What this means is that if you’re not taking your sleep needs seriously, you could be unknowingly sabotaging your weight -- and your health.
One way this occurs is by altering levels of important hormones linked with appetite and eating behavior. When you are sleep deprived, your body decreases production of leptin, the hormone that tells your brain there is no need for more food. At the same time it increases levels of ghrelin, a hormone that triggers hunger.
In one study, researchers found people who received only four hours of sleep a night for two nights experienced:
18 percent reduction in leptin
28 percent increase in ghrelin
Also, the sleep-deprived subjects in the study seemed to eat more sweet and starchy foods, rather than vegetables and dairy products. Researchers suspected these cravings stemmed from the fact that your brain is fueled by glucose (blood sugar); therefore, when lack of sleep occurs, your brain searches for carbohydrates.
In short, sleep deprivation puts your body into a pre-diabetic state, and makes you feel hungry, even if you’ve already eaten.
Your Body Depends on its Sleep-Wake Cycle
The consequences of sleep deprivation are so intense because your circadian rhythm has evolved over hundreds of generations to align your physiology with your environment, and your body clock assumes that, like your ancestors, you sleep at night and stay awake during daylight hours.
If you confuse the situation by depriving yourself of enough hours of sleep, you send conflicting signals to your body.
A single night of sleeping only four to six hours can impact your ability to think clearly the next day. Sleep deprivation can cause changes in your brain activity similar to those experienced by people with psychiatric disorders
In addition, too little sleep can:
Increase your risk of cancer by altering the balance of hormones in your body
Increase your risk of heart disease and stroke
Raise your blood pressure
Speed up tumor growth. Tumors grow two to three times faster in laboratory animals with severe sleep dysfunctions
Your body also does most of its repairs during sleep, so not getting enough of it can impair your immune system, leaving you less able to fight off diseases of ALL kinds.
How to “Program Your Body” for a Restful Night’s Sleep
Many people have trouble falling asleep because their mind is racing with thoughts from their day (or planning for the next).
This is why I recommend that at least an hour before your bedtime (but preferably two or more) you start to wind down from your day.
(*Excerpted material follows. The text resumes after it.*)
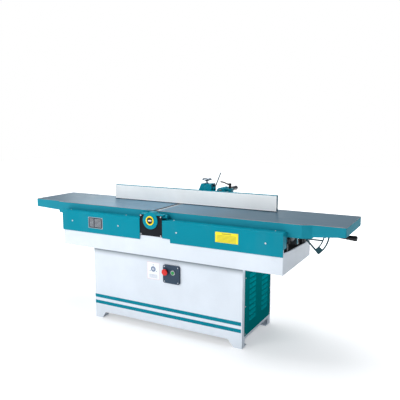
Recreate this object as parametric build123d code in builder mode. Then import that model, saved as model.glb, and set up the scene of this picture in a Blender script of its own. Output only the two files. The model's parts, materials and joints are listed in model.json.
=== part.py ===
from build123d import *
import math
import os

# Long-bed surface planer (jointer) with a 400 mm cutter class, in millimetres.
# Origin: on the floor at the centre of the four anchor holes, +X towards the infeed end,
# +Y away from the operator, +Z up.

# ---- driving dimensions ----
table_left = -1252.0
table_right = 1230.0
table_top = 857.0
table_half = 229.0
narrow_front = -199.0
cutter_x = -80.0
cut_radius = 60.0
cutter_z = table_top - cut_radius
gap_half = 22.0
skin = 22.0
wall = 12.0

bed_left = -887.0
bed_right = 880.0
bed_front = -287.0
bed_back = 281.0
bed_bottom = 541.0
bed_sheet = 8.0

cover_front = -295.5
cover_bottom = 656.0
cover_top = 806.0
cover_sheet = 2.5
cover_screw_x = (-788, -358, 129, 767)
ledge_back = -232.0

stand_half = 608.0
stand_front_y = -270.5
stand_back_y = 241.5
stand_sheet = 3.0
foot_height = 50.0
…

You may want to spend time journaling, meditating, sipping herbal tea, washing your face, using Meridian Tapping/Emotional Freedom Techniques (MTT/EFT) or reading a calming or spiritual book.
During this time, turn off your phone and your e-mail, and put away all work. This will give your mind a chance to unwind so you can go to sleep feeling calm, not hyped up or anxious about tomorrow's deadlines.
Ideally, I recommend getting to bed as early as possible. Your body, particularly your adrenals, do a majority of their recharging or recovering during the hours of 11 p.m. and 1 a.m., so you should definitely try to be asleep during those hours.
When you get into bed, make sure you room is completely dark -- I’m talking pitch black -- in order to protect your melatonin levels.
Melatonin is secreted primarily in your brain and at night it triggers a host of biochemical activities, including a nocturnal reduction in your body's estrogen levels. It’s thought that chronically decreasing your melatonin production at night -- as occurs when you’re exposed to nighttime light -- increases your risk of developing cancer.
The more your sleep is disrupted by light pollution, the lower your melatonin levels and the greater your risk of developing cancer becomes. So PLEASE make sure you sleep in a pitch-dark room every night -- and this means not only installing blackout drapes if necessary, but also turning off the TV!
Once in the bedroom, some people find the sound of white noise or nature sounds, such as the ocean or forest, to be soothing for sleep. You’ll also want to adjust the temperature in your bedroom to a cool setting (most people find they sleep best at temperatures no higher than 70 degrees F and perhaps even a bit lower than that).

(I received this info in an email and unfortunately it didn't have the name of the person who wrote it or the source/site where it came from. I think it's is full of valuable information so I decided to post it here.)